#### [Task requirements]
In the records below, find the line with "return nodes" and the line with "points = [vertex.co"; return exactly those lines and every line between them.

# start of Source data

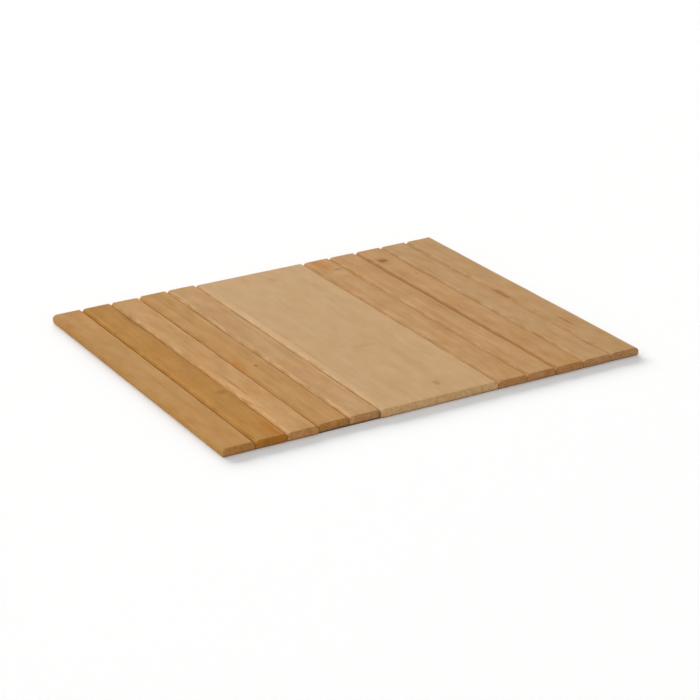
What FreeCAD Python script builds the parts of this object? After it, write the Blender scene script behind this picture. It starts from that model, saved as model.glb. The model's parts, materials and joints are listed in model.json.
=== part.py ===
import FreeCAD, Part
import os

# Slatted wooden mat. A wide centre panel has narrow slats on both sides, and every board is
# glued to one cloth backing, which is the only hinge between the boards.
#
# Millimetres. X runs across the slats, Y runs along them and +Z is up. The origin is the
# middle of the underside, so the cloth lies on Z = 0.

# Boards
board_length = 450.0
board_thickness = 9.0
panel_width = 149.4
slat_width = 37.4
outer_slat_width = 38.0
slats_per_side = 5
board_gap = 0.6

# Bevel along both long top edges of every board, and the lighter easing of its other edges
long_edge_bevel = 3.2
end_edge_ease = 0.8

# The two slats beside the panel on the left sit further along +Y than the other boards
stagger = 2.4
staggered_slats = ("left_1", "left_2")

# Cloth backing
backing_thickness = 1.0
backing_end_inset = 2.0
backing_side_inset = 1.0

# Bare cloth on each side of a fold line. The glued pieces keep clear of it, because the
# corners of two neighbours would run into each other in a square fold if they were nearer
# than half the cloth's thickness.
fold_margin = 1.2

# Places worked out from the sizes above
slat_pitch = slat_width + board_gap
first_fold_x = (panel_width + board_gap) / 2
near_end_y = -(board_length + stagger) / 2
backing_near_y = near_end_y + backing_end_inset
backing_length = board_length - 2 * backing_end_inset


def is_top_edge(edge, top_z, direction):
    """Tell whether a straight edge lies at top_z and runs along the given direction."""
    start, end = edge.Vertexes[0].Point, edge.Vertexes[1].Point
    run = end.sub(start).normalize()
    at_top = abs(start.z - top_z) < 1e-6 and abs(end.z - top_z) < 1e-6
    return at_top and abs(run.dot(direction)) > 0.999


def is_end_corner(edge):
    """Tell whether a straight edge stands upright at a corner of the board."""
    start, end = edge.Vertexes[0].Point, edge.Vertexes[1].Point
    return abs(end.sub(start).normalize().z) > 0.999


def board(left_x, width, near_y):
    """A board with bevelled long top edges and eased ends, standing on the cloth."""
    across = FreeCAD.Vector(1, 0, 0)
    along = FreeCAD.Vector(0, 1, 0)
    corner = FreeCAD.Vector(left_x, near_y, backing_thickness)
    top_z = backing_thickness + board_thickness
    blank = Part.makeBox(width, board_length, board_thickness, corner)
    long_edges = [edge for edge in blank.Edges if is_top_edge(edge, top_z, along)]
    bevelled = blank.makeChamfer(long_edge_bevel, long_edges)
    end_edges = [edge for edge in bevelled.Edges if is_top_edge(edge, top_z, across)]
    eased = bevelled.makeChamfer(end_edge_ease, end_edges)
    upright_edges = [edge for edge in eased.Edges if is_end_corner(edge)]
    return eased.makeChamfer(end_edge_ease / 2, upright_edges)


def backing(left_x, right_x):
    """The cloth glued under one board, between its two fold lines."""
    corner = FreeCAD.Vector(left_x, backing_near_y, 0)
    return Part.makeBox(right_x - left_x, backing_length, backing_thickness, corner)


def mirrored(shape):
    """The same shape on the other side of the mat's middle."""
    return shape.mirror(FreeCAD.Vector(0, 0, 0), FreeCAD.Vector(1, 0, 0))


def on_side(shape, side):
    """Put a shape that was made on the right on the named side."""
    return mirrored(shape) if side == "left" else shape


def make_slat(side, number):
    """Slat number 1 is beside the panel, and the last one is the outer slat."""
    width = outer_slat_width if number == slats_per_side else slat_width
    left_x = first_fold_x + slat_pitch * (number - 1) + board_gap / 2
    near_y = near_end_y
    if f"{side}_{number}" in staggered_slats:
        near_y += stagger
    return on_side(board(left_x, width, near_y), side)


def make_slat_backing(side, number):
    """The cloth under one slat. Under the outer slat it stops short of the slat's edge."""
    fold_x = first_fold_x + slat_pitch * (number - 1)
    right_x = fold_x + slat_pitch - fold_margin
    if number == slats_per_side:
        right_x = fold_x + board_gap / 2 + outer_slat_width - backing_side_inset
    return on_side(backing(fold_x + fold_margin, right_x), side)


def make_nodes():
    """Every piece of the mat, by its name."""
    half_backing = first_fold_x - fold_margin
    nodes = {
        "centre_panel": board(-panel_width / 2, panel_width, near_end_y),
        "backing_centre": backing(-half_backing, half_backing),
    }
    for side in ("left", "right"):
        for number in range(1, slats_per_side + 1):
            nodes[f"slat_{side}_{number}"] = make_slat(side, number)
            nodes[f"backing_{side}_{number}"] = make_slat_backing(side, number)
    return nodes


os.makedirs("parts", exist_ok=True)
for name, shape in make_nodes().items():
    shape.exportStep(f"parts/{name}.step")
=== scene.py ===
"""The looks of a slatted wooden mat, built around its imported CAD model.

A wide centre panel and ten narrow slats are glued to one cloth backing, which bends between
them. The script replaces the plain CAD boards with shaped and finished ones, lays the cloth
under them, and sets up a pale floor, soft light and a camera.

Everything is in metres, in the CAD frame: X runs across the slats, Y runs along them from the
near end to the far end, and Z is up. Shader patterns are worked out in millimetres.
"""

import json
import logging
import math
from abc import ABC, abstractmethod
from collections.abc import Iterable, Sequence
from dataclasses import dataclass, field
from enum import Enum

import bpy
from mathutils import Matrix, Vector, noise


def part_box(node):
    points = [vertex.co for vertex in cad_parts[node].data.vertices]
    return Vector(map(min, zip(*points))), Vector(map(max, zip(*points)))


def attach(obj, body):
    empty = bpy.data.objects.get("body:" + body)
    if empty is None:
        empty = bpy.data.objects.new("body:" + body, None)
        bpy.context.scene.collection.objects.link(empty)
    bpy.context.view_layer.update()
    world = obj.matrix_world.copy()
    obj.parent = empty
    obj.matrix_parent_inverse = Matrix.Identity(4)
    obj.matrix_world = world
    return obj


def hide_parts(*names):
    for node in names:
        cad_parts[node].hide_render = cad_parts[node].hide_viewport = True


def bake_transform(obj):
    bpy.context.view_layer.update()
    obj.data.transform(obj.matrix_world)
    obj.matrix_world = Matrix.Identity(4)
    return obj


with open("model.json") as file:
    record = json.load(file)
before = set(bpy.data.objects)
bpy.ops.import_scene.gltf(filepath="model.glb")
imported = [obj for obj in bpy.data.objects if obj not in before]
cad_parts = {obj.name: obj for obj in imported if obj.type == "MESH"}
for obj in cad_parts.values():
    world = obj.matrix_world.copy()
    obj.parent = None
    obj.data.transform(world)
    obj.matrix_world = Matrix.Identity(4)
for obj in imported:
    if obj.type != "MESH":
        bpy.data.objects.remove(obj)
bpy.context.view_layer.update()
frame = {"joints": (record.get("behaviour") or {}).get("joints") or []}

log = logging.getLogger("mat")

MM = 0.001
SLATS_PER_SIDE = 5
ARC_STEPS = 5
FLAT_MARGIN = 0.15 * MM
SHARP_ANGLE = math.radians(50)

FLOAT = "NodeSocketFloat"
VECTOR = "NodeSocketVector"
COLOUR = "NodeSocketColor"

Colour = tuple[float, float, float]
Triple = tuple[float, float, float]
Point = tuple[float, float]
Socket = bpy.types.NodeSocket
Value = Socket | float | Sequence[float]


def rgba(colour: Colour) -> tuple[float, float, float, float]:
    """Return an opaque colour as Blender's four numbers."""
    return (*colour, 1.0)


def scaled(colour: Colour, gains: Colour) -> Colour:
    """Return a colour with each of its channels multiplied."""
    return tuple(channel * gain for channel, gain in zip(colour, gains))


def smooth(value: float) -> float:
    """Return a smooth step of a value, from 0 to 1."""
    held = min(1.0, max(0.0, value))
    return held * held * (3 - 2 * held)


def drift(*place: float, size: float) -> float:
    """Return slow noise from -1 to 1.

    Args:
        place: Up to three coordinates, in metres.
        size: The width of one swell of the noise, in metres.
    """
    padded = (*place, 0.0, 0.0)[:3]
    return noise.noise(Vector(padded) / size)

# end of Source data
# start of Source data

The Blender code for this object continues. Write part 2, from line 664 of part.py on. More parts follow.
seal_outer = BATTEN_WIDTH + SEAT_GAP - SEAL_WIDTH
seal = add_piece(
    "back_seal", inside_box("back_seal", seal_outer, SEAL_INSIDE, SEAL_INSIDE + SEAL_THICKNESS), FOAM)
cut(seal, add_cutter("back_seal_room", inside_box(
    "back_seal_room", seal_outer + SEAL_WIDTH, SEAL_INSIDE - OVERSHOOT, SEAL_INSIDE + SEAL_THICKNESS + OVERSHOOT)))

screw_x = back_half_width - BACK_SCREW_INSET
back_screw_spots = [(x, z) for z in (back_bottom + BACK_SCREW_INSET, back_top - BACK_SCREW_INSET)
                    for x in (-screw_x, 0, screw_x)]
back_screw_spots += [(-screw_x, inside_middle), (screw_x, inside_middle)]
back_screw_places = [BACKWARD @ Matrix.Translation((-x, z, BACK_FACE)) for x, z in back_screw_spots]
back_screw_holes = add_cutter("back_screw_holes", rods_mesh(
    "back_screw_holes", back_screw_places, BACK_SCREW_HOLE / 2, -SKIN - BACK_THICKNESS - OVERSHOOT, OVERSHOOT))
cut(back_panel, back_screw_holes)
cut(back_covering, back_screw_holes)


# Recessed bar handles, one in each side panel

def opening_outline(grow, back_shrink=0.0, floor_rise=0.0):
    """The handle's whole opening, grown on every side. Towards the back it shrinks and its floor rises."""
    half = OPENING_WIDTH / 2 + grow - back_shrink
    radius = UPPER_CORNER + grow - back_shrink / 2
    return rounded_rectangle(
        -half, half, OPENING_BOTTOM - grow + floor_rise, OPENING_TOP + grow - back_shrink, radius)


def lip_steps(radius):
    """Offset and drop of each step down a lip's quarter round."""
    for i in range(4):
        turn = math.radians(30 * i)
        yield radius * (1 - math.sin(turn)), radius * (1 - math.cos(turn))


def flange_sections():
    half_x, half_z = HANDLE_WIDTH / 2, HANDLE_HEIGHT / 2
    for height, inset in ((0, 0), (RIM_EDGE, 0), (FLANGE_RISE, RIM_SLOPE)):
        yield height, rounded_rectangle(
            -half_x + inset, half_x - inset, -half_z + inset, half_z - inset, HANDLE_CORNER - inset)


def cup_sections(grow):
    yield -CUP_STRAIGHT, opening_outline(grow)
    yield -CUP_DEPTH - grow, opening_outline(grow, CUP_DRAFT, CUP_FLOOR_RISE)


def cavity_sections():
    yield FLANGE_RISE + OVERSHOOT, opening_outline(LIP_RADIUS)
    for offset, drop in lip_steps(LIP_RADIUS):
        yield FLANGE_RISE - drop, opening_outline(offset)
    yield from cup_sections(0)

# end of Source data
# start of Source data

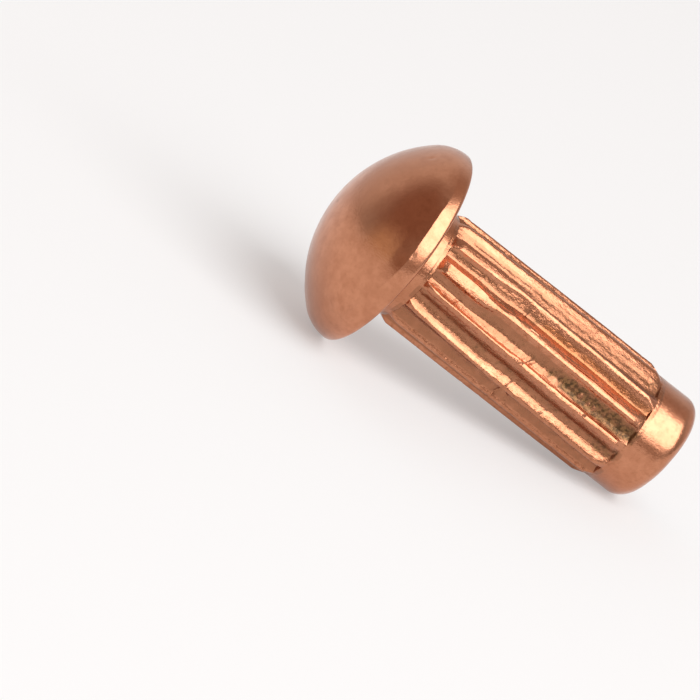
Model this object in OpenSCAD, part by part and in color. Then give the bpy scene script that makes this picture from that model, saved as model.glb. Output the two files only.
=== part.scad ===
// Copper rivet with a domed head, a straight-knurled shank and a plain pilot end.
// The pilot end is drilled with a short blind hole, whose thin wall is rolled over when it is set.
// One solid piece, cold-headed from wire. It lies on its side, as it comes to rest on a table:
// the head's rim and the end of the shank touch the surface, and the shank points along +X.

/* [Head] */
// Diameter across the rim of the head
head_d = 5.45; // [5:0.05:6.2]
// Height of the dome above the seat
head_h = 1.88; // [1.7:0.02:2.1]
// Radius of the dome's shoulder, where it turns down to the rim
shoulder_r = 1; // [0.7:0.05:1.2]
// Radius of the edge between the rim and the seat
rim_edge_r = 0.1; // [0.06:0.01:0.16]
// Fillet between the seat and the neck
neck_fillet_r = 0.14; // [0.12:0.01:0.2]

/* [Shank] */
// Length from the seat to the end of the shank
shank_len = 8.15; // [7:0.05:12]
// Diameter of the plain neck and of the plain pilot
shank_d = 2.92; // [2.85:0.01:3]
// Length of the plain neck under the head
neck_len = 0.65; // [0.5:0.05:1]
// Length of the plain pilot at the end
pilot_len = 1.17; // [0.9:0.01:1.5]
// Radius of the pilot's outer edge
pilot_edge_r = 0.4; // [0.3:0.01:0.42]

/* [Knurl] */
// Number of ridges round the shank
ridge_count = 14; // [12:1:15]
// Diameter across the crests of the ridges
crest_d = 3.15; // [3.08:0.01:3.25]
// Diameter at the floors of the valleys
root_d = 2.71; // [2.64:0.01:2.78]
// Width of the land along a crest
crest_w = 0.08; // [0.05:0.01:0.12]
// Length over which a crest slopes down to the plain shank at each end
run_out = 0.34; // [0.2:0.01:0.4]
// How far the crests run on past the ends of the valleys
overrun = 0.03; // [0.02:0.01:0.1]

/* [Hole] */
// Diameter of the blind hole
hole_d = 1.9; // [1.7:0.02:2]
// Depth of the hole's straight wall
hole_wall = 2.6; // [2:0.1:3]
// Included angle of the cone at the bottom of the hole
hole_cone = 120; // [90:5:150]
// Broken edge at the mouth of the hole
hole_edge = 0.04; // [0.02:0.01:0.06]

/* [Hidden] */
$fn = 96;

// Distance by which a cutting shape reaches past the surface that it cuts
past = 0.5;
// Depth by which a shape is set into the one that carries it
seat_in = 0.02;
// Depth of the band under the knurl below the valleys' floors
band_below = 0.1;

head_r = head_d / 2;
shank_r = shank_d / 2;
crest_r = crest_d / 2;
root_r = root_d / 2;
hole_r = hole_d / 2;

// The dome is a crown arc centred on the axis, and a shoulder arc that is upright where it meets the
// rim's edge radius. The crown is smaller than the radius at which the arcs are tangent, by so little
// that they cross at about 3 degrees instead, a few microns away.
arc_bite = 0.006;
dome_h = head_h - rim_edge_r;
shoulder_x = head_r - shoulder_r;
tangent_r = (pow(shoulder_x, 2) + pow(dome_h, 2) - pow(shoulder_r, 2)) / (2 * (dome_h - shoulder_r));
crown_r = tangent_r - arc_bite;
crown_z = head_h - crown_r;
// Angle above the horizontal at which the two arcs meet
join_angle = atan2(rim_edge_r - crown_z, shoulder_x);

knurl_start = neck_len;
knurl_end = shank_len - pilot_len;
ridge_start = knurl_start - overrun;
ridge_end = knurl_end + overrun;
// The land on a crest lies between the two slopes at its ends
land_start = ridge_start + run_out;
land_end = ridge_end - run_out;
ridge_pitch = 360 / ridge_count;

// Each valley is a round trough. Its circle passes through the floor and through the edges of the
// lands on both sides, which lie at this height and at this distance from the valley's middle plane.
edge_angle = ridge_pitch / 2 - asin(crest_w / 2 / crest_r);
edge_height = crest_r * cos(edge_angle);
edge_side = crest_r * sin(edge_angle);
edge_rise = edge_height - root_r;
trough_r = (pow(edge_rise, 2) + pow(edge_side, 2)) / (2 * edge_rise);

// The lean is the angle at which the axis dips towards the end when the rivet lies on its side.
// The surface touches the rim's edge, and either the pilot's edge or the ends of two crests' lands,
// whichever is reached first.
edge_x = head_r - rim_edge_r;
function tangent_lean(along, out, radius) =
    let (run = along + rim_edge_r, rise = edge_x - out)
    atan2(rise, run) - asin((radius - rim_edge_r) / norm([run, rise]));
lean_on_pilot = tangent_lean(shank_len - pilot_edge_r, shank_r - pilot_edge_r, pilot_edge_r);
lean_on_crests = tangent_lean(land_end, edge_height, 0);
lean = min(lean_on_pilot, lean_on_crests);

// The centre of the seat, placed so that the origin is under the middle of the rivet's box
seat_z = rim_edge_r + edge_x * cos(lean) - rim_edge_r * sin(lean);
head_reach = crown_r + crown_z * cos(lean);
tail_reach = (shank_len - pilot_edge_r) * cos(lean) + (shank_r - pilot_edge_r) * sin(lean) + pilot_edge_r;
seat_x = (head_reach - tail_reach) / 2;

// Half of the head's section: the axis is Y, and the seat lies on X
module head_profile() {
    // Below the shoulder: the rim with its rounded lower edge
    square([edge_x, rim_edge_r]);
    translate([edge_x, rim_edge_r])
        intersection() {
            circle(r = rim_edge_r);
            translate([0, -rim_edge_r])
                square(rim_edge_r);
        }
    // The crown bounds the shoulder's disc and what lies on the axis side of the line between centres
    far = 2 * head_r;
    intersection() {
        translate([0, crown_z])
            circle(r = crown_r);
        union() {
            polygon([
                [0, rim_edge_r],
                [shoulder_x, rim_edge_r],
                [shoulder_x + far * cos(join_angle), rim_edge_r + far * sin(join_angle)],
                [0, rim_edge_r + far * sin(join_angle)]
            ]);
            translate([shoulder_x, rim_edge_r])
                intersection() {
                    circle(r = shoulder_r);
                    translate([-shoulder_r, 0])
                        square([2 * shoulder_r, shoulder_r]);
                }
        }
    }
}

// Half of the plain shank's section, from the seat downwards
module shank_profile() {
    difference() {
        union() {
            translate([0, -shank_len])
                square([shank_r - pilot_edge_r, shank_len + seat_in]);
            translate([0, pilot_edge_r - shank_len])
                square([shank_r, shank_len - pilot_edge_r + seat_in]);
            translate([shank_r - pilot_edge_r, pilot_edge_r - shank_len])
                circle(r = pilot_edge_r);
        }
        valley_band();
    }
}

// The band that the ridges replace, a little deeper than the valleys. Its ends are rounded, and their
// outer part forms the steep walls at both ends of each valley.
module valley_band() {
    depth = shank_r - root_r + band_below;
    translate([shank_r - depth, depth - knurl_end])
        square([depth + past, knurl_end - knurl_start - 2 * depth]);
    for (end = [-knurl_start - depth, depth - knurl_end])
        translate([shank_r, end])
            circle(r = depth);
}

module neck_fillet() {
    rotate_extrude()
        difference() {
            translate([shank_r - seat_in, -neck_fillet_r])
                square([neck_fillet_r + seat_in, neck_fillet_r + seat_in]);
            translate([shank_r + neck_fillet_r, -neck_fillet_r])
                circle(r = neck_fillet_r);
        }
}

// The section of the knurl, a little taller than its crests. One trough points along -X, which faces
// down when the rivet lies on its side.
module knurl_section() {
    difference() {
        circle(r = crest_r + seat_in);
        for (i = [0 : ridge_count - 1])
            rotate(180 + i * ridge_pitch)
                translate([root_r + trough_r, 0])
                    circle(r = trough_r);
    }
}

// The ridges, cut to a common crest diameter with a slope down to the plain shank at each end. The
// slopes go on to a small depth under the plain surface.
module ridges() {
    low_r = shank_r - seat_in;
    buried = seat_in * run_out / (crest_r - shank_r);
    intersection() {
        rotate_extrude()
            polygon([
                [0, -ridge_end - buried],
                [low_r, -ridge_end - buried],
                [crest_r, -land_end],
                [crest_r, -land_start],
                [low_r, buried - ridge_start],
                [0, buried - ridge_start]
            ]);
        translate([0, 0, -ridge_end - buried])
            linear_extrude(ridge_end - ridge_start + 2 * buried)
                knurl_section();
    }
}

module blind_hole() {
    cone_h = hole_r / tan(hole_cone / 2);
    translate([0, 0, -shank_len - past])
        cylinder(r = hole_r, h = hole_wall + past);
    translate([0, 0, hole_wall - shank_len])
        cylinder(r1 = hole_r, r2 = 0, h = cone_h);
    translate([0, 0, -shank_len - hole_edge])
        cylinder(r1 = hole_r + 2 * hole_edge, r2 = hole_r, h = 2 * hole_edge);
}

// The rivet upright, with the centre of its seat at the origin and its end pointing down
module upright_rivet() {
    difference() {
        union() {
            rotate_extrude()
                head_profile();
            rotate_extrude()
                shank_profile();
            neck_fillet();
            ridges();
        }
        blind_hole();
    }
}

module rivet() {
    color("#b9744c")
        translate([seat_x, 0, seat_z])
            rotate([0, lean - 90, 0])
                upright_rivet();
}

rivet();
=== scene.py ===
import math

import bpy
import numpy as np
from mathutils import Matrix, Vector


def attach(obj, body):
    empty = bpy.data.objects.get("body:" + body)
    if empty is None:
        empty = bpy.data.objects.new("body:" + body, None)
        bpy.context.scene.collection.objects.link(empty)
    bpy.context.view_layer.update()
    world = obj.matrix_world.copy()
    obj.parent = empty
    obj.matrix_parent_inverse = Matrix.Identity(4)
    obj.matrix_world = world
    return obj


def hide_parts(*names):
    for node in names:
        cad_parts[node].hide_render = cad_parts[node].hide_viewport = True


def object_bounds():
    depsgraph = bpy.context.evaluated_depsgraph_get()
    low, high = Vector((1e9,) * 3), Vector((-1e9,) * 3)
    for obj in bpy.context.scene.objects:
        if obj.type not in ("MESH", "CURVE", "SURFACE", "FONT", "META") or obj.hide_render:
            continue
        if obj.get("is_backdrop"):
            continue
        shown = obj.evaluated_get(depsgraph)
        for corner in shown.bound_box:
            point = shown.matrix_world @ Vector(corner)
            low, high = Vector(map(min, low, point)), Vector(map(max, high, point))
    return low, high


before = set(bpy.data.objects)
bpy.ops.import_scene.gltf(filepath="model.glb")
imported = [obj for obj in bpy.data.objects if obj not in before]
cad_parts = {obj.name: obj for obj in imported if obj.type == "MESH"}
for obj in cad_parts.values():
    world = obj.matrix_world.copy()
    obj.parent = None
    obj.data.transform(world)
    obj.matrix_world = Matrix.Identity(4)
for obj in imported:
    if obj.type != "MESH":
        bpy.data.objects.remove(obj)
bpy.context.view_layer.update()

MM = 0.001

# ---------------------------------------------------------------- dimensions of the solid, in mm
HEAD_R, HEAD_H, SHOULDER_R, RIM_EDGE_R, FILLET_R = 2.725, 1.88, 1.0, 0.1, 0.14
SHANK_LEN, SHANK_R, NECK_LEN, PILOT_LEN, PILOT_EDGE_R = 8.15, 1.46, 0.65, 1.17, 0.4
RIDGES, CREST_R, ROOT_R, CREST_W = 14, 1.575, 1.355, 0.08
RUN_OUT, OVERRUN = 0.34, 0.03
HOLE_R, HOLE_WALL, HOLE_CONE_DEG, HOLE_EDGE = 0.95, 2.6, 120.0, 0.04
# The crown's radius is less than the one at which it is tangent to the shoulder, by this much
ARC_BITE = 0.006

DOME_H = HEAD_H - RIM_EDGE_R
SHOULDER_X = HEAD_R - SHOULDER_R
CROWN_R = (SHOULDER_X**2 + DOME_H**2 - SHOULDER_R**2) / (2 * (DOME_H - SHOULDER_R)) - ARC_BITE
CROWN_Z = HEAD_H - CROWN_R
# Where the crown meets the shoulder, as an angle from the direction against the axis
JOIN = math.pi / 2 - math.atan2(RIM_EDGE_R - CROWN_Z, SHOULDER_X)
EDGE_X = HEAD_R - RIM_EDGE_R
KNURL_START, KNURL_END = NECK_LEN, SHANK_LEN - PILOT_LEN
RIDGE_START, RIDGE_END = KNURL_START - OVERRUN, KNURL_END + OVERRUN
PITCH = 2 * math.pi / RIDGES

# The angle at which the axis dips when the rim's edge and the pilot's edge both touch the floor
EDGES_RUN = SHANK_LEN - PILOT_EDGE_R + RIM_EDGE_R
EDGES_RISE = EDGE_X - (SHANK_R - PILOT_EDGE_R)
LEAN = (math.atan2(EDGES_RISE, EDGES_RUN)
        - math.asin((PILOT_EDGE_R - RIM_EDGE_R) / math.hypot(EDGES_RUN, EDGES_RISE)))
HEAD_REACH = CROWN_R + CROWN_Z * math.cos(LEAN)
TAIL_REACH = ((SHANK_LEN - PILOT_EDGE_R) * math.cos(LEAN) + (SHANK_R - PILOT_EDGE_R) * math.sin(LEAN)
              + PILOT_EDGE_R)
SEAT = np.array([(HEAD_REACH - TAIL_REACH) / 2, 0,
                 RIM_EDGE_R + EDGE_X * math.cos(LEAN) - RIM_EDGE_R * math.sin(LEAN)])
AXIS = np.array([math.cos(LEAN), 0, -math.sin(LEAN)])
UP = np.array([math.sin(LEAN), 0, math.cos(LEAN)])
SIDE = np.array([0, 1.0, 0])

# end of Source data

#### [Answer in full]
    return nodes


os.makedirs("parts", exist_ok=True)
for name, shape in make_nodes().items():
    shape.exportStep(f"parts/{name}.step")
=== scene.py ===
"""The looks of a slatted wooden mat, built around its imported CAD model.

A wide centre panel and ten narrow slats are glued to one cloth backing, which bends between
them. The script replaces the plain CAD boards with shaped and finished ones, lays the cloth
under them, and sets up a pale floor, soft light and a camera.

Everything is in metres, in the CAD frame: X runs across the slats, Y runs along them from the
near end to the far end, and Z is up. Shader patterns are worked out in millimetres.
"""

import json
import logging
import math
from abc import ABC, abstractmethod
from collections.abc import Iterable, Sequence
from dataclasses import dataclass, field
from enum import Enum

import bpy
from mathutils import Matrix, Vector, noise


def part_box(node):
    points = [vertex.co for vertex in cad_parts[node].data.vertices]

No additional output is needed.